Pétrole: la Russie reste incontournable malgré les sanctions
La Russie est la principale perdante de la chute des prix du pétrole, qui ont perdu plus de 50% de leur valeur depuis la mi-juin, d'après de nombreux experts réunis lors de la semaine internationale du pétrole à Londres.
Le pays, qui a produit 10,6 millions de barils par jour en 2014, est en compétition directe avec les États-Unis et l'Arabie saoudite pour le titre de plus grand producteur de pétrole au monde.
Mais la Russie pourrait voir sa production diminuer à cause d'une baisse des investissements dans le secteur.
Dans son dernier rapport sur le marché du pétrole à moyen terme, l'Agence internationale de l'énergie (AIE), estime que la production du pays pourrait diminuer de plus de 500.000 barils par jour d'ici à 2020.
La Russie souffre des sanctions et de la chute des prix du pétrole. Chacun de ces facteurs pris séparément n'aurait pas forcément un gros impact sur la production du pays, a expliqué Antoine Halff, en charge de l'industrie pétrolière à l'AIE. Mais la combinaison de la perte des revenus pétroliers (qui représentent près de 45% des rentrées budgétaires du pays, NDLR) et de l'impossibilité de se financer sur les marchés à cause des sanctions pour compenser le manque à gagner représente un défi pour l'industrie pétrolière russe, insiste-t-il.
Les motivations pour les investissements en Russie sont limitées pour le moment, note James Henderson, chercheur à l'institut Oxford.
Mais malgré les sanctions, des opportunités pourraient émerger afin que la Russie continue à produire, notamment pour les entreprises étrangères en Russie, dans le secteur conventionnel (hors offshore ou pétrole de schiste, NDLR). BP regarde déjà du côté de la Sibérie, a-t-il ajouté.
Pour le moment, les sanctions ne rendent pas la tâche aisée aux géants occidentaux présents en Russie, comme ExxonMobil, Total, Statoil et ENI.
Mais pour Franco Magnani, vice-président Europe du nord et Russie de l'italienne ENI, les perspectives de développement du secteur sont favorables car les ressources pétrolières russes sont trop importantes pour être négligées.
La compagnie italienne précise qu'elle se conforme aux sanctions occidentales tout en cherchant à continuer à travailler avec son partenaire, le géant pétrolier russe Rosneft, sur des activités qui ne sont pas concernées par les sanctions.
- Forage russe -
Les sanctions contre la Russie incluent, entre autres, l'interdiction de fournir certains équipements pétroliers, comme des tiges de forage, pour des projets offshore en eaux profondes, ou dans l'Arctique, ou encore de forage de puits de pétrole de schiste.
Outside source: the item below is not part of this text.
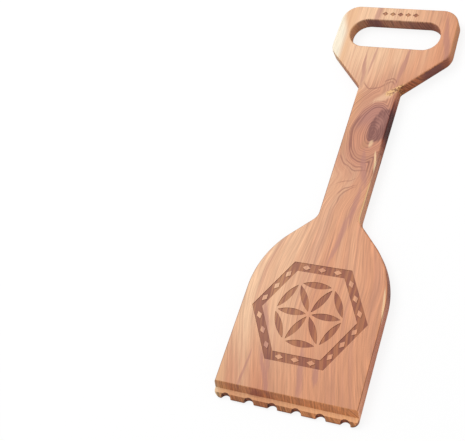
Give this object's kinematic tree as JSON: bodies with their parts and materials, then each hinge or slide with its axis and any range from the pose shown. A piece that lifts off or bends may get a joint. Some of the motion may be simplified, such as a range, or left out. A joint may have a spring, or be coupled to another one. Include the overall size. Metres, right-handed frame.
{
  "type": "grill scraper",
  "caption": "Paddle-shaped cedar grill scraper with a hand slot, a narrow neck and a wide blade with a stepped, notched end and burnt ornaments.",
  "frame": {"origin": "on the surface that the scraper lies on, below the middle of its length and width", "axes": "+Y along the board from the teeth to the head, +Z out of the front face, +X to the right as seen from the front with the head up"},
  "size_m": [0.1368, 0.43, 0.0135],
  "materials": {
    "cedar": "oiled, sanded smooth, with darker burnt ornaments"
  },
  "bodies": {
    "root": {"scraper": "cedar"}
  },
  "joints": []
}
Ce n'est pas simple, souligne M. Magnani. A moyen et long termes, il est crucial que les tensions géopolitiques se dissipent, permettant de développer des projets plus risqués et coûteux, précise ENI.
Si la stabilité ne revient pas, la Russie va finir par développer ses propres technologies et savoir-faire pour explorer de nouvelles ressources, explique M. Magnani.
Un mouvement déjà amorcé chez Rosneft qui a pris la décision, face aux sanctions, d'augmenter les effectifs dans sa branche de services pétroliers.
Dans le futur, près de 70 à 80% de nos projets seront forés par nos soins et cela sera bien plus efficace, explique Igor Setchine, président de Rosneft, devant un parterre d'experts du secteur.
Le président s'est également dit prêt à accepter les monnaies locales pour l'établissement des contrats à long terme, afin de développer les parts de marché de la compagnie en Asie, plus principalement en Chine.
Nous connaissons des moyens de convertir les yuans (devise chinoise) et nous sommes prêts à nous atteler à la tâche si nous devons le faire, précise-t-il.
Rosneft a été touchée par les sanctions occidentales qui empêchent la compagnie de se financer sur les marchés à long terme même si, selon son président, l'entreprise opère avec confiance dans le présent contexte.
Mais M. Setchin a souligné que la Russie n'était pas la seule à pâtir de la situation. Les sanctions contre la Russie menacent l'approvisionnement de pétrole de l'Europe à long terme, a-t-il souligné.